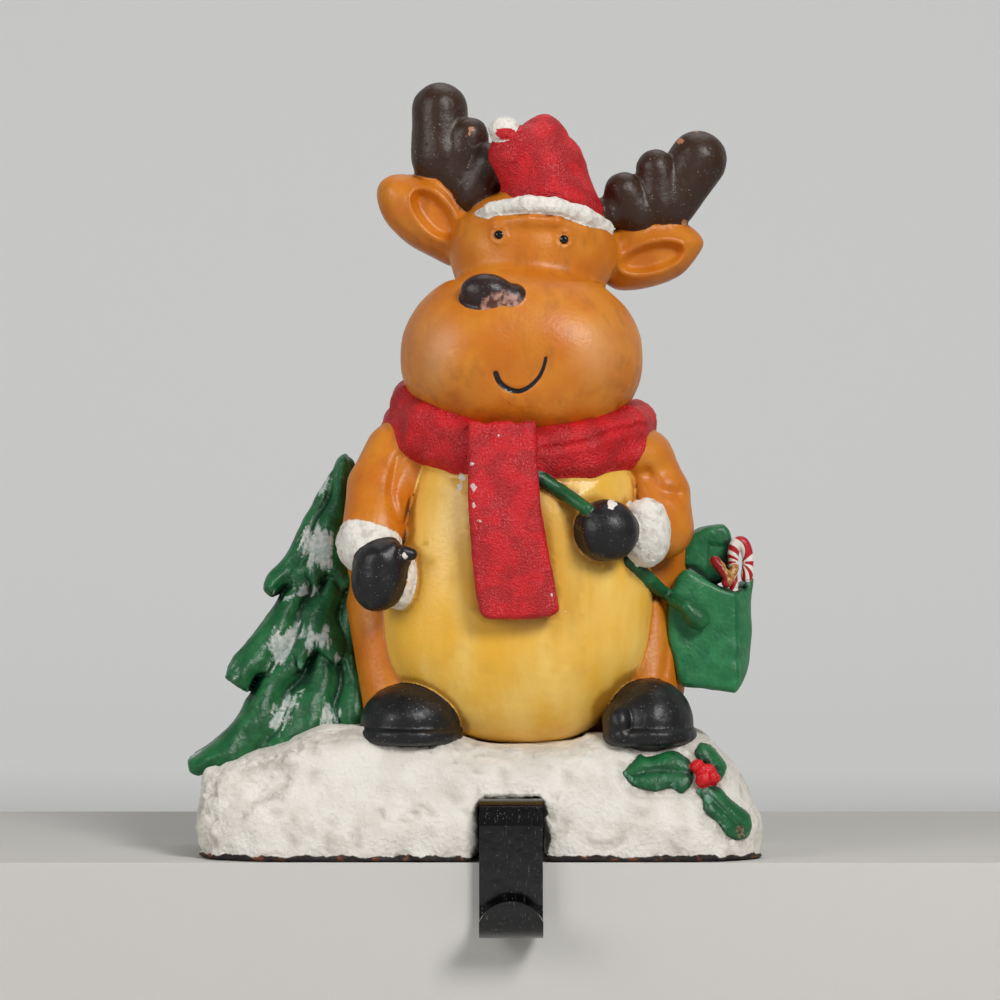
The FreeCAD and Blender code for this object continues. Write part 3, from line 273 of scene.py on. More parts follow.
class Sculpt:
    """A piece built up from forms, each with its paint, and meshed at a fine pitch."""

    def __init__(self, name, low, high, pitch):
        self.name = name
        self.pitch = pitch
        self.low = np.array(low, float) - MARGIN
        counts = np.ceil((np.array(high, float) + MARGIN - self.low) / pitch).astype(int) + 1
        steps = [start + pitch * np.arange(count) for start, count in zip(self.low, counts)]
        self.x, self.y, self.z = np.meshgrid(*steps, indexing="ij", sparse=True)
        self.field = np.full(tuple(counts), FAR, np.float32)
        self.hollows = self.field.copy()
        self.paints = {}
        self.marks = {}

    def window(self, low, high):
        """The part of the grid round a box, and its coordinates."""
        start = np.floor((np.array(low) - FAR - self.low) / self.pitch).astype(int)
        end = np.ceil((np.array(high) + FAR - self.low) / self.pitch).astype(int) + 1
        view = tuple(slice(a, b) for a, b in np.clip([start, end], 0, self.field.shape).T)
        return view, self.x[view[0]], self.y[:, view[1]], self.z[:, :, view[2]]

    def add(self, paint, form, blend=1):
        view, x, y, z = self.window(form.low, form.high)
        self.field[view] = soft_min(self.field[view], form.distance(x, y, z), blend)
        self.paints.setdefault(paint, []).append(form)

    def carve(self, form, blend=0.6):
        view, x, y, z = self.window(form.low, form.high)
        self.field[view] = soft_max(self.field[view], -form.distance(x, y, z), blend)

    def lift(self, height, low, high):
        """Moves the surface out by height(x, y, z), in a box, or in where it is negative."""
        view, x, y, z = self.window(low, high)
        self.field[view] -= height(x, y, z)

    def groove(self, points, depth, width, low, high, share=lambda y: y < 0):
        """Presses a line into the front, in a box."""
        away = stroke(points)
        self.lift(lambda x, y, z: -depth * np.exp(-(away(x, z) / width) ** 2) * share(y), low, high)

    def empty(self, view, inner):
        """Cuts a space out, and counts what it leaves as the inside of the casting."""
        self.field[view] = soft_max(self.field[view], -inner, EDGE)
        self.hollows[view] = np.minimum(self.hollows[view], inner)

    def hollow(self, wall, points, front):
        """Opens the back inside an outline, behind a wall of even thickness and the front, a function of X."""
        flat, low, high = outline(points)
        rounding = 3
        view, x, y, z = self.window((low[0], FRONT, low[1]), (high[0], BACK, high[1]))
        inner = soft_max(self.field[view] + wall, flat(x, z), rounding)
        self.empty(view, soft_max(inner, front(x) - y, rounding))

    def open_through(self, form):
        """Opens the whole of a form."""
        view, x, y, z = self.window(form.low, form.high)
        self.empty(view, form.distance(x, y, z))

    def trim(self, floor=0, inset=0):
        """Cuts the flat back, a little inside the casting's, and the bottom where the piece ends."""
        self.field = soft_max(self.field, self.y - BACK + inset, EDGE)
        self.field = soft_max(self.field, floor - self.z, EDGE)

    def front(self, x, z):
        """The Y of the surface that is seen at X and Z."""
        i = int(round((x - self.low[0]) / self.pitch))
        k = int(round((z - self.low[2]) / self.pitch))
        column = self.field[i, :, k]
        first = int(np.argmax(column < 0))
        above = column[first - 1]
        share = above / (above - column[first])
        return float(self.low[1] + self.pitch * (first - 1 + share))

    def sample(self, field, points):
        """A field at points, from the nearest grid corner."""
        cell = np.rint((points - self.low) / self.pitch).astype(int)
        return field[tuple(np.clip(cell, 0, np.array(field.shape) - 1).T)]

    def build(self, adaptivity, texture, material):
        """Meshes the piece, roughens it, and keeps on its surface what its paint needs to know."""
        grid = openvdb.FloatGrid(FAR)
        grid.copyFromArray(np.ascontiguousarray(self.field, np.float32))
        points, triangles, quads = grid.convertToPolygons(isovalue=0.0, adaptivity=adaptivity)
        points = np.asarray(points, float) * self.pitch + self.low
        split = [quads[:, (0, 1, 2)], quads[:, (0, 2, 3)]]
        if len(triangles):
            split.append(triangles)
        faces = np.concatenate(split).astype(int)
        a, b, c = (points[faces[:, i]] for i in range(3))
        if np.einsum("ij,ij->i", a, np.cross(b, c)).sum() < 0:
            faces = faces[:, ::-1]
        normals = self.normals(points, faces)
        cut = 0.4
        flat = (points[:, 1] > BACK - cut) | (points[:, 2] < cut)
        shares = self.paint_shares(points)
        # how far each point lies in a crease, which the paints darken as painted shade
        reach = 2.4
        cavity = np.clip((reach - self.sample(self.field, points + normals * reach)) / reach, 0, 1)
        inside = 1.6
        rim = np.clip((self.sample(self.field, points - normals * inside) + inside) / inside, 0, 1)
        height = texture(*points.T, shares) * ramp(self.sample(self.hollows, points), 0.8, 2.4)
        points = points + normals * np.where(flat, 0, height)[:, None]
        mesh = bpy.data.meshes.new(self.name)
        mesh.vertices.add(len(points))
        mesh.vertices.foreach_set("co", (points * MM).ravel())
        mesh.loops.add(len(faces) * 3)
        mesh.loops.foreach_set("vertex_index", faces.ravel())
        mesh.polygons.add(len(faces))
        mesh.polygons.foreach_set("loop_start", np.arange(len(faces)) * 3)
        mesh.polygons.foreach_set("use_smooth", np.ones(len(faces), bool))
        mesh.update(calc_edges=True)
        mesh.validate()
        values = dict(shares)
        for name, distance in self.marks.items():
            values[name] = distance(*points.T)
        values.update(inside=self.sample(self.hollows, points) - 1.8, cavity=cavity, rim=rim)
        for name, value in values.items():
            layer = mesh.attributes.new(name, "FLOAT", "POINT")
            layer.data.foreach_set("value", np.asarray(value, np.float32))
        mesh.materials.append(material)
        piece = put(self.name, mesh)
        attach(piece, "root")
        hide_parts("figure_casting")
        print(self.name, "triangles", len(faces))

    @staticmethod
    def normals(points, faces):
        a, b, c = (points[faces[:, i]] for i in range(3))
        across = np.cross(b - a, c - a)
        total = np.zeros_like(points)
        for i in range(3):
            for k in range(3):
                total[:, k] += np.bincount(faces[:, i], across[:, k], len(points))
        return total / np.maximum(np.linalg.norm(total, axis=1), 1e-9)[:, None]

    def paint_shares(self, points):
        """For each paint, how much nearer its own forms are than the others', below zero on them."""
        away = {}
        for paint, forms in self.paints.items():
            away[paint] = np.min([np.clip(form.distance(*points.T), -FAR, 2 * FAR) for form in forms], axis=0)
        shares = {}
        for paint in away:
            others = [away[other] for other in away if other != paint]
            shares[paint] = away[paint] - (np.min(others, axis=0) if others else 2 * FAR)
        return shares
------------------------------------
◆ **What to produce**
Write out the whole listing again, exactly as it stands.

◆ **Expected output**
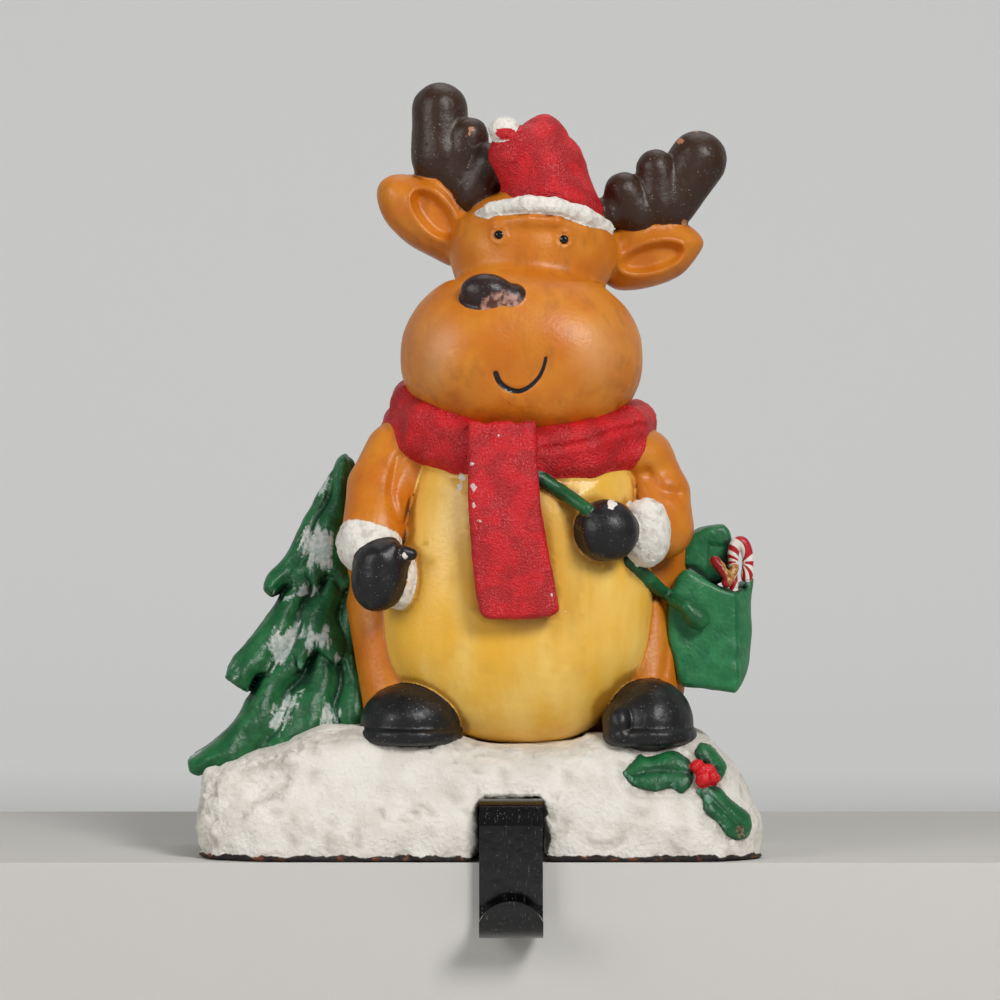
The FreeCAD and Blender code for this object continues. Write part 3, from line 273 of scene.py on. More parts follow.
class Sculpt:
    """A piece built up from forms, each with its paint, and meshed at a fine pitch."""

    def __init__(self, name, low, high, pitch):
        self.name = name
        self.pitch = pitch
        self.low = np.array(low, float) - MARGIN
        counts = np.ceil((np.array(high, float) + MARGIN - self.low) / pitch).astype(int) + 1
        steps = [start + pitch * np.arange(count) for start, count in zip(self.low, counts)]
        self.x, self.y, self.z = np.meshgrid(*steps, indexing="ij", sparse=True)
        self.field = np.full(tuple(counts), FAR, np.float32)
        self.hollows = self.field.copy()
        self.paints = {}
        self.marks = {}

    def window(self, low, high):
        """The part of the grid round a box, and its coordinates."""
        start = np.floor((np.array(low) - FAR - self.low) / self.pitch).astype(int)
        end = np.ceil((np.array(high) + FAR - self.low) / self.pitch).astype(int) + 1
        view = tuple(slice(a, b) for a, b in np.clip([start, end], 0, self.field.shape).T)
        return view, self.x[view[0]], self.y[:, view[1]], self.z[:, :, view[2]]

    def add(self, paint, form, blend=1):
        view, x, y, z = self.window(form.low, form.high)
        self.field[view] = soft_min(self.field[view], form.distance(x, y, z), blend)
        self.paints.setdefault(paint, []).append(form)

    def carve(self, form, blend=0.6):
        view, x, y, z = self.window(form.low, form.high)
        self.field[view] = soft_max(self.field[view], -form.distance(x, y, z), blend)

    def lift(self, height, low, high):
        """Moves the surface out by height(x, y, z), in a box, or in where it is negative."""
        view, x, y, z = self.window(low, high)
        self.field[view] -= height(x, y, z)

    def groove(self, points, depth, width, low, high, share=lambda y: y < 0):
        """Presses a line into the front, in a box."""
        away = stroke(points)
        self.lift(lambda x, y, z: -depth * np.exp(-(away(x, z) / width) ** 2) * share(y), low, high)

    def empty(self, view, inner):
        """Cuts a space out, and counts what it leaves as the inside of the casting."""
        self.field[view] = soft_max(self.field[view], -inner, EDGE)
        self.hollows[view] = np.minimum(self.hollows[view], inner)

    def hollow(self, wall, points, front):
        """Opens the back inside an outline, behind a wall of even thickness and the front, a function of X."""
        flat, low, high = outline(points)
        rounding = 3
        view, x, y, z = self.window((low[0], FRONT, low[1]), (high[0], BACK, high[1]))
        inner = soft_max(self.field[view] + wall, flat(x, z), rounding)
        self.empty(view, soft_max(inner, front(x) - y, rounding))

    def open_through(self, form):
        """Opens the whole of a form."""
        view, x, y, z = self.window(form.low, form.high)
        self.empty(view, form.distance(x, y, z))

    def trim(self, floor=0, inset=0):
        """Cuts the flat back, a little inside the casting's, and the bottom where the piece ends."""
        self.field = soft_max(self.field, self.y - BACK + inset, EDGE)
        self.field = soft_max(self.field, floor - self.z, EDGE)

    def front(self, x, z):
        """The Y of the surface that is seen at X and Z."""
        i = int(round((x - self.low[0]) / self.pitch))
        k = int(round((z - self.low[2]) / self.pitch))
        column = self.field[i, :, k]
        first = int(np.argmax(column < 0))
        above = column[first - 1]
        share = above / (above - column[first])
        return float(self.low[1] + self.pitch * (first - 1 + share))

    def sample(self, field, points):
        """A field at points, from the nearest grid corner."""
        cell = np.rint((points - self.low) / self.pitch).astype(int)
        return field[tuple(np.clip(cell, 0, np.array(field.shape) - 1).T)]

    def build(self, adaptivity, texture, material):
        """Meshes the piece, roughens it, and keeps on its surface what its paint needs to know."""
        grid = openvdb.FloatGrid(FAR)
        grid.copyFromArray(np.ascontiguousarray(self.field, np.float32))
        points, triangles, quads = grid.convertToPolygons(isovalue=0.0, adaptivity=adaptivity)
        points = np.asarray(points, float) * self.pitch + self.low
        split = [quads[:, (0, 1, 2)], quads[:, (0, 2, 3)]]
        if len(triangles):
            split.append(triangles)
        faces = np.concatenate(split).astype(int)
        a, b, c = (points[faces[:, i]] for i in range(3))
        if np.einsum("ij,ij->i", a, np.cross(b, c)).sum() < 0:
            faces = faces[:, ::-1]
        normals = self.normals(points, faces)
        cut = 0.4
        flat = (points[:, 1] > BACK - cut) | (points[:, 2] < cut)
        shares = self.paint_shares(points)
        # how far each point lies in a crease, which the paints darken as painted shade
        reach = 2.4
        cavity = np.clip((reach - self.sample(self.field, points + normals * reach)) / reach, 0, 1)
        inside = 1.6
        rim = np.clip((self.sample(self.field, points - normals * inside) + inside) / inside, 0, 1)
        height = texture(*points.T, shares) * ramp(self.sample(self.hollows, points), 0.8, 2.4)
        points = points + normals * np.where(flat, 0, height)[:, None]
        mesh = bpy.data.meshes.new(self.name)
        mesh.vertices.add(len(points))
        mesh.vertices.foreach_set("co", (points * MM).ravel())
        mesh.loops.add(len(faces) * 3)
        mesh.loops.foreach_set("vertex_index", faces.ravel())
        mesh.polygons.add(len(faces))
        mesh.polygons.foreach_set("loop_start", np.arange(len(faces)) * 3)
        mesh.polygons.foreach_set("use_smooth", np.ones(len(faces), bool))
        mesh.update(calc_edges=True)
        mesh.validate()
        values = dict(shares)
        for name, distance in self.marks.items():
            values[name] = distance(*points.T)
        values.update(inside=self.sample(self.hollows, points) - 1.8, cavity=cavity, rim=rim)
        for name, value in values.items():
            layer = mesh.attributes.new(name, "FLOAT", "POINT")
            layer.data.foreach_set("value", np.asarray(value, np.float32))
        mesh.materials.append(material)
        piece = put(self.name, mesh)
        attach(piece, "root")
        hide_parts("figure_casting")
        print(self.name, "triangles", len(faces))

    @staticmethod
    def normals(points, faces):
        a, b, c = (points[faces[:, i]] for i in range(3))
        across = np.cross(b - a, c - a)
        total = np.zeros_like(points)
        for i in range(3):
            for k in range(3):
                total[:, k] += np.bincount(faces[:, i], across[:, k], len(points))
        return total / np.maximum(np.linalg.norm(total, axis=1), 1e-9)[:, None]

    def paint_shares(self, points):
        """For each paint, how much nearer its own forms are than the others', below zero on them."""
        away = {}
        for paint, forms in self.paints.items():
            away[paint] = np.min([np.clip(form.distance(*points.T), -FAR, 2 * FAR) for form in forms], axis=0)
        shares = {}
        for paint in away:
            others = [away[other] for other in away if other != paint]
            shares[paint] = away[paint] - (np.min(others, axis=0) if others else 2 * FAR)
        return shares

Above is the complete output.